EXERCISE AIM: Copy verbatim the material from its first line to the line that holds "for node in", including that line.

DATA SECTION:
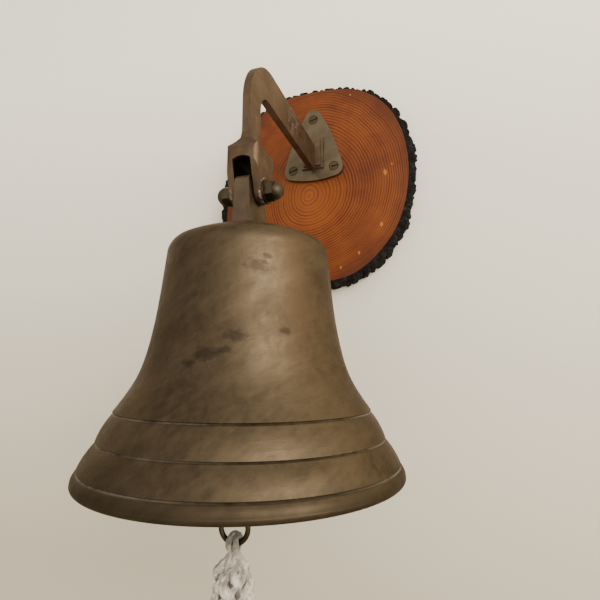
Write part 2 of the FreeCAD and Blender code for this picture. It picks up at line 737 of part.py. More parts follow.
build_slice()
build_hangers()
build_wall_plate()
build_plate_screws()
build_arm()
build_pivot()
build_bell()
build_lug()
build_crown_fixings()
build_clapper()
build_ring()
build_rope()
doc.recompute()

for item in doc.Objects:
    if "Invalid" in item.State or "Error" in item.State:
        raise RuntimeError(f"{item.Name} did not compute: {item.State}")

os.makedirs("parts", exist_ok=True)
for made in NODES:
    shape = made.Shape
    if shape.isNull() or not shape.isValid() or shape.Volume <= 0:
        raise RuntimeError(f"{made.Label} has no valid solid")
    shape.exportStep(f"parts/{made.Label}.step")
    print(f"{made.Label:22s} solids {len(shape.Solids)}  volume {shape.Volume:10.1f} mm3")
print("clapper hinge", tuple(CLAPPER_HINGE))
print("ring hinge", tuple(RING_HINGE))
print("rope hinge", tuple(ROPE_HINGE))
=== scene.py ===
import bpy
import json
import math

from mathutils import Matrix, Vector, noise


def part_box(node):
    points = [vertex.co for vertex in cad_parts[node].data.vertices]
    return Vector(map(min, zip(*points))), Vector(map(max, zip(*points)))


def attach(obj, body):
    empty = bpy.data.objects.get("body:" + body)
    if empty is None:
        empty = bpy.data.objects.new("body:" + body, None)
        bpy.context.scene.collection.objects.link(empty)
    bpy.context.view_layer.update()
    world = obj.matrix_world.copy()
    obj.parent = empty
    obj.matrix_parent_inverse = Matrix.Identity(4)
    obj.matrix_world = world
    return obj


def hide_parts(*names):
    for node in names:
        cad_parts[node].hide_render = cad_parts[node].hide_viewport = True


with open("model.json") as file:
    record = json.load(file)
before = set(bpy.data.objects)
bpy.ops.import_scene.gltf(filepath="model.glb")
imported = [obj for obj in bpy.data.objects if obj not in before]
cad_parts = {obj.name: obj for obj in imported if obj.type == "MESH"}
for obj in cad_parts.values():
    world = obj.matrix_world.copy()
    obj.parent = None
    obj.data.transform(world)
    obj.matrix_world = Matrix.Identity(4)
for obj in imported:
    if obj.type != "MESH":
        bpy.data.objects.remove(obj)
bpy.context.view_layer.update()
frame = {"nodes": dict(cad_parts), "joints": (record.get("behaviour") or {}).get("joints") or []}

MM = 0.001

# --- places, from the frame and from part.py ------------------------------------------------

JOINT_AT = {j["name"]: Vector(j["pos_m"]) for j in frame["joints"]}
PIVOT = JOINT_AT["bell_swing"]
ROPE_HINGE = JOINT_AT["rope_swing"]
BELL_LOW, BELL_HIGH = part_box("bell_shell")
SLICE_LOW, SLICE_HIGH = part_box("wood_slice")
PITH = Vector((-0.006, SLICE_LOW.y, -0.012))

# part.py's route of the plait: across and down from the rope's hinge, in millimetres
ROPE_ROUTE = [(0.0, -12.0), (-2.6, -58.0), (-3.4, -112.0), (-1.4, -172.0)]

# --- the stage, in metres -------------------------------------------------------------------

WALL_Y = 0.0015          # just behind the slice's back
FLOOR_Z = -1.3
CONTACT = 0.006          # rays that start nearer the wall than this pass through it

# --- marks on the surfaces, in millimetres --------------------------------------------------

# the bell's three grooves: radius of the bell there and height above its rim
GROOVES = [(98.5, 9.3), (89.4, 24.4), (81.0, 40.5)]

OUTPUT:
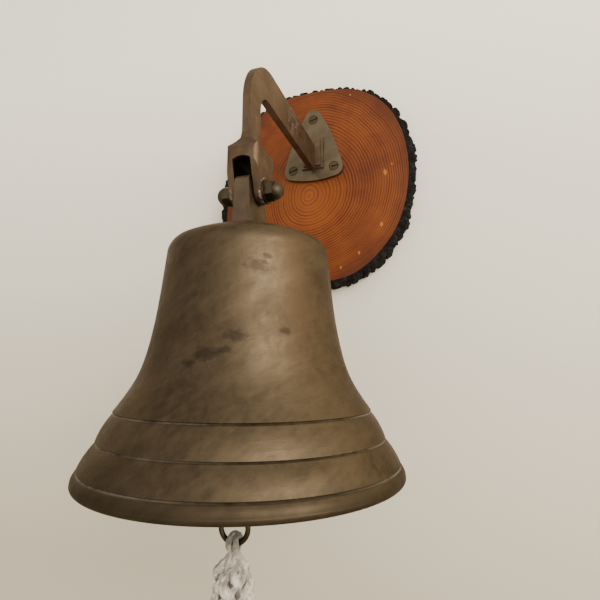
Write part 2 of the FreeCAD and Blender code for this picture. It picks up at line 737 of part.py. More parts follow.
build_slice()
build_hangers()
build_wall_plate()
build_plate_screws()
build_arm()
build_pivot()
build_bell()
build_lug()
build_crown_fixings()
build_clapper()
build_ring()
build_rope()
doc.recompute()

for item in doc.Objects:
    if "Invalid" in item.State or "Error" in item.State:
        raise RuntimeError(f"{item.Name} did not compute: {item.State}")

os.makedirs("parts", exist_ok=True)
for made in NODES:
    shape = made.Shape
    if shape.isNull() or not shape.isValid() or shape.Volume <= 0:
        raise RuntimeError(f"{made.Label} has no valid solid")
    shape.exportStep(f"parts/{made.Label}.step")
    print(f"{made.Label:22s} solids {len(shape.Solids)}  volume {shape.Volume:10.1f} mm3")
print("clapper hinge", tuple(CLAPPER_HINGE))
print("ring hinge", tuple(RING_HINGE))
print("rope hinge", tuple(ROPE_HINGE))
=== scene.py ===
import bpy
import json
import math

from mathutils import Matrix, Vector, noise


def part_box(node):
    points = [vertex.co for vertex in cad_parts[node].data.vertices]
    return Vector(map(min, zip(*points))), Vector(map(max, zip(*points)))


def attach(obj, body):
    empty = bpy.data.objects.get("body:" + body)
    if empty is None:
        empty = bpy.data.objects.new("body:" + body, None)
        bpy.context.scene.collection.objects.link(empty)
    bpy.context.view_layer.update()
    world = obj.matrix_world.copy()
    obj.parent = empty
    obj.matrix_parent_inverse = Matrix.Identity(4)
    obj.matrix_world = world
    return obj


def hide_parts(*names):
    for node in names:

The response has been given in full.